* Recorded information *
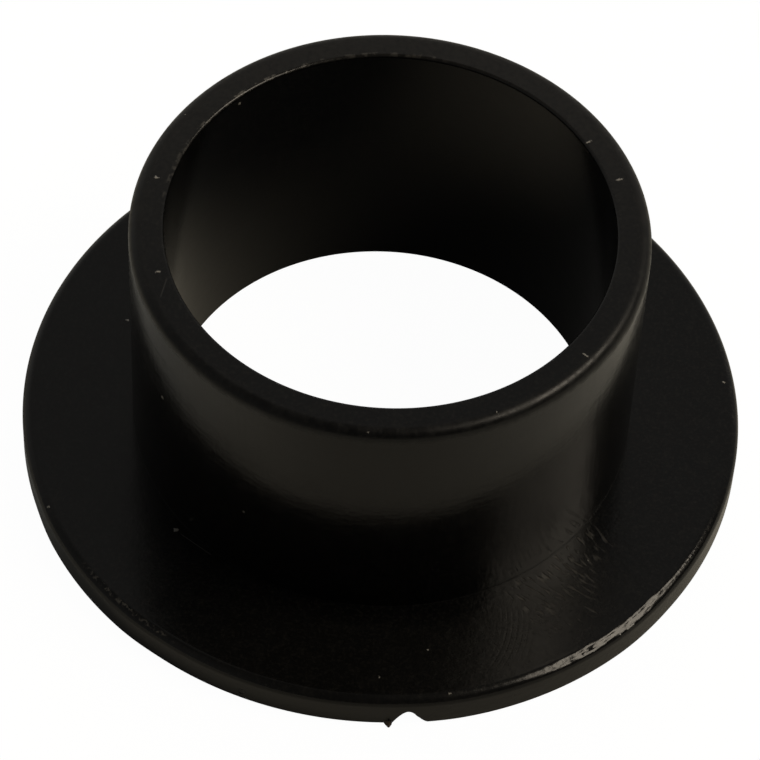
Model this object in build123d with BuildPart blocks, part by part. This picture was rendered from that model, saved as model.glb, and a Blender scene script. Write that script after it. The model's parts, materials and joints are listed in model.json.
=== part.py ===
"""Flanged pedal bushing: a plain sleeve standing on a thin round flange, moulded in one piece.

Millimetres, +Z up. The origin is the centre of the flange's flat underside, and the bore runs
along Z. The gate scar faces the front, which is -Y.
"""

import math
import os

from build123d import *

# Sleeve: the pedal shaft turns in its bore, and its outside presses into the pedal's hub
bore_diameter = 16.0
sleeve_wall = 1.25
overall_height = 11.6

# Flange: the thrust face between the hub and the bracket beside it
flange_diameter = 26.7
flange_thickness = 1.35

# Edge breaks left by the mould
nose_radius = 0.35
mouth_break = 0.1
bore_lead_in = 0.3
flange_top_radius = 0.25
flange_bottom_radius = 0.1
root_radius = 0.15

# Gate scar: where the runner tore away it left an arched notch in the rim's lower edge, steep on
# the left, with a pointed burr at that foot
gate_angle = 7.1  # degrees round from the front, towards +X
notch_width = 1.3
notch_height = 0.7
notch_depth = 0.7
notch_left_slope = 62.0  # degrees
notch_right_slope = 30.0  # degrees
burr_offset = 0.14  # from the notch's foot to the burr's point
burr_width = 0.5
burr_height = 0.4
burr_reach = 0.3
burr_tip_radius = 0.05
burr_root = 0.15  # how deep the burr is rooted in the rim
burr_taper = 12.0  # degrees, it thins upwards

bore_radius = bore_diameter / 2
sleeve_radius = bore_radius + sleeve_wall
flange_radius = flange_diameter / 2

# Plane on the rim at the gate: it faces out, with its own x round the rim and its y up
outward = Vector(0, -1, 0).rotate(Axis.Z, gate_angle)
around = Vector(0, 0, 1).cross(outward)
rim_at_gate = Plane(origin=outward * flange_radius, x_dir=around, z_dir=outward)
burr_foot = rim_at_gate.origin - around * (notch_width / 2 + burr_offset)
underside_at_burr = Plane(origin=burr_foot, x_dir=around, z_dir=(0, 0, 1))


def slope(degrees):
    """Unit direction that climbs at this angle, or falls where it is negative."""
    return (math.cos(math.radians(degrees)), math.sin(math.radians(degrees)))


with BuildPart() as flanged_bushing:
    # Half section, turned once about the bore's axis
    with BuildSketch(Plane.XZ):
        with BuildLine():
            Polyline(
                (bore_radius, 0),
                (flange_radius, 0),
                (flange_radius, flange_thickness),
                (sleeve_radius, flange_thickness),
                (sleeve_radius, overall_height),
                (bore_radius, overall_height),
                close=True,
            )
        make_face()
    revolve(axis=Axis.Z)

    # Rings of edges, each sorted from the bore outwards
    rings = flanged_bushing.edges().filter_by(GeomType.CIRCLE).group_by(Axis.Z)
    underside, shoulder, mouth = [ring.sort_by(SortBy.RADIUS) for ring in rings]
    fillet(mouth[-1], nose_radius)
    chamfer(mouth[0], mouth_break)
    fillet(shoulder[-1], flange_top_radius)
    fillet(shoulder[0], root_radius)
    fillet(underside[-1], flange_bottom_radius)
    chamfer(underside[0], bore_lead_in)

    # Burr: a small tooth that stands out of the rim beside the notch
    with BuildSketch(underside_at_burr) as tooth:
        with BuildLine():
            Polyline(
                (-burr_width / 2, burr_root),
                (0, -burr_reach),
                (burr_width / 2, burr_root),
                close=True,
            )
        make_face()
        fillet(tooth.vertices().sort_by(Axis.Y)[0], burr_tip_radius)
    extrude(amount=burr_height, taper=burr_taper)

    # Notch: an arch that opens through the underside
    with BuildSketch(rim_at_gate):
        with BuildLine():
            arch = Spline(
                (-notch_width / 2, 0),
                (0, notch_height),
                (notch_width / 2, 0),
                tangents=[slope(notch_left_slope), slope(-notch_right_slope)],
            )
            Line(arch @ 1, arch @ 0)
        make_face()
    extrude(amount=notch_depth, both=True, mode=Mode.SUBTRACT)

flanged_bushing.part.label = "flanged_bushing"

os.makedirs("parts", exist_ok=True)
export_step(flanged_bushing.part, "parts/flanged_bushing.step")
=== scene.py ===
import json
import math
import random

import bmesh
import bpy
from mathutils import Matrix, Vector
from mathutils.geometry import interpolate_bezier


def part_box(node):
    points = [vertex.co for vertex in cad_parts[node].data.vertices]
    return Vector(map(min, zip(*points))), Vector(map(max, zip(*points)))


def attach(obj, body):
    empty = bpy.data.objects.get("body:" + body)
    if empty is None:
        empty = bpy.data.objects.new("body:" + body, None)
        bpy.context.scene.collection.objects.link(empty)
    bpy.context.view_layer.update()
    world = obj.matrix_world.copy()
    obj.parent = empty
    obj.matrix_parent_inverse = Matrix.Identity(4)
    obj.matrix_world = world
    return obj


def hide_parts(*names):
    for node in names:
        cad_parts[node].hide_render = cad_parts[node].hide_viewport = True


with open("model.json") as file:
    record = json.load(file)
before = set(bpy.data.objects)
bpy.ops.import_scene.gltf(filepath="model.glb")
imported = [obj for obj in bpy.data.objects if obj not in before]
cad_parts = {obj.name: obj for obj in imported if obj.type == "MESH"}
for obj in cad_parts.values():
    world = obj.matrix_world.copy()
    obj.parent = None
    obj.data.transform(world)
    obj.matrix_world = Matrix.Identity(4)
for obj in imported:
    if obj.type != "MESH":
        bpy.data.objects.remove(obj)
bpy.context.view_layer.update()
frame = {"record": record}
mm = 0.001

# Flanged bushing: one injection moulding in semi-gloss black plastic, a plain sleeve standing on a
# thin round flange. It left the mould as turned shapes do, every edge slightly rounded, and the
# handling since then has dented the flange's upper edge and burnished its faces.

mounts = {mount["name"]: mount for mount in frame["record"]["mounts"]}
_, high_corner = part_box("flanged_bushing")
bore_radius = mounts["bore"]["dims"]["r_mm"] * mm
sleeve_radius = mounts["sleeve_outside"]["dims"]["r_mm"] * mm
flange_radius = high_corner.x - 0.002 * mm
flange_thickness = mounts["flange_seat"]["pos_m"][2]
sleeve_height = high_corner.z

nose_radius = 0.40 * mm
mouth_break = 0.13 * mm
bore_lead_in = 0.3 * mm
flange_top_radius = 0.35 * mm
flange_low_radius = 0.05 * mm
root_radius = 0.008 * mm

steps_round = 1600
row_spacing = 2.5 * mm
fine_row_spacing = 0.035 * mm

# Wear of the flange's upper edge: it is beaten down to a slanting facet, ragged like a rope, and
# the rim is pushed out a little there. The mouth's inner edge is nibbled.
facet_slant = math.radians(29)
facet_inset = 0.33 * mm
facet_depth = 0.03 * mm
strand_length = 0.6 * mm
strand_width = 0.11 * mm
strand_height = 0.06 * mm
strand_slant = 0.5
swelling = 0.05 * mm
shred_depth = 0.02 * mm
shred_scale = 4200.0  # per metre
shred_threshold = 0.42

# Stretches round the bore, in degrees from the front towards +X, with how much each is worn
worn_stretches = [(23, 58, 1.0), (52, 70, 0.15), (-52, -31, 0.3)]
pale_stretches = [(-54, -30, 0.7), (10, 26, 0.1), (24, 58, 0.3), (52, 70, 0.4), (84, 112, 0.15)]
swollen_stretches = [(-70, -33, 0.85), (2, 56, 1.0)]
shredded_stretches = [(-170, -112, 1.0), (-120, -92, 0.4), (166, 190, 0.4), (-190, -160, 0.4)]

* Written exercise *
Start at the line with "# Notch: an" and stop after the line with "imported = [obj". Repeat exactly the lines in that range.

* Written answer *
    # Notch: an arch that opens through the underside
    with BuildSketch(rim_at_gate):
        with BuildLine():
            arch = Spline(
                (-notch_width / 2, 0),
                (0, notch_height),
                (notch_width / 2, 0),
                tangents=[slope(notch_left_slope), slope(-notch_right_slope)],
            )
            Line(arch @ 1, arch @ 0)
        make_face()
    extrude(amount=notch_depth, both=True, mode=Mode.SUBTRACT)

flanged_bushing.part.label = "flanged_bushing"

os.makedirs("parts", exist_ok=True)
export_step(flanged_bushing.part, "parts/flanged_bushing.step")
=== scene.py ===
import json
import math
import random

import bmesh
import bpy
from mathutils import Matrix, Vector
from mathutils.geometry import interpolate_bezier


def part_box(node):
    points = [vertex.co for vertex in cad_parts[node].data.vertices]
    return Vector(map(min, zip(*points))), Vector(map(max, zip(*points)))


def attach(obj, body):
    empty = bpy.data.objects.get("body:" + body)
    if empty is None:
        empty = bpy.data.objects.new("body:" + body, None)
        bpy.context.scene.collection.objects.link(empty)
    bpy.context.view_layer.update()
    world = obj.matrix_world.copy()
    obj.parent = empty
    obj.matrix_parent_inverse = Matrix.Identity(4)
    obj.matrix_world = world
    return obj


def hide_parts(*names):
    for node in names:
        cad_parts[node].hide_render = cad_parts[node].hide_viewport = True


with open("model.json") as file:
    record = json.load(file)
before = set(bpy.data.objects)
bpy.ops.import_scene.gltf(filepath="model.glb")
imported = [obj for obj in bpy.data.objects if obj not in before]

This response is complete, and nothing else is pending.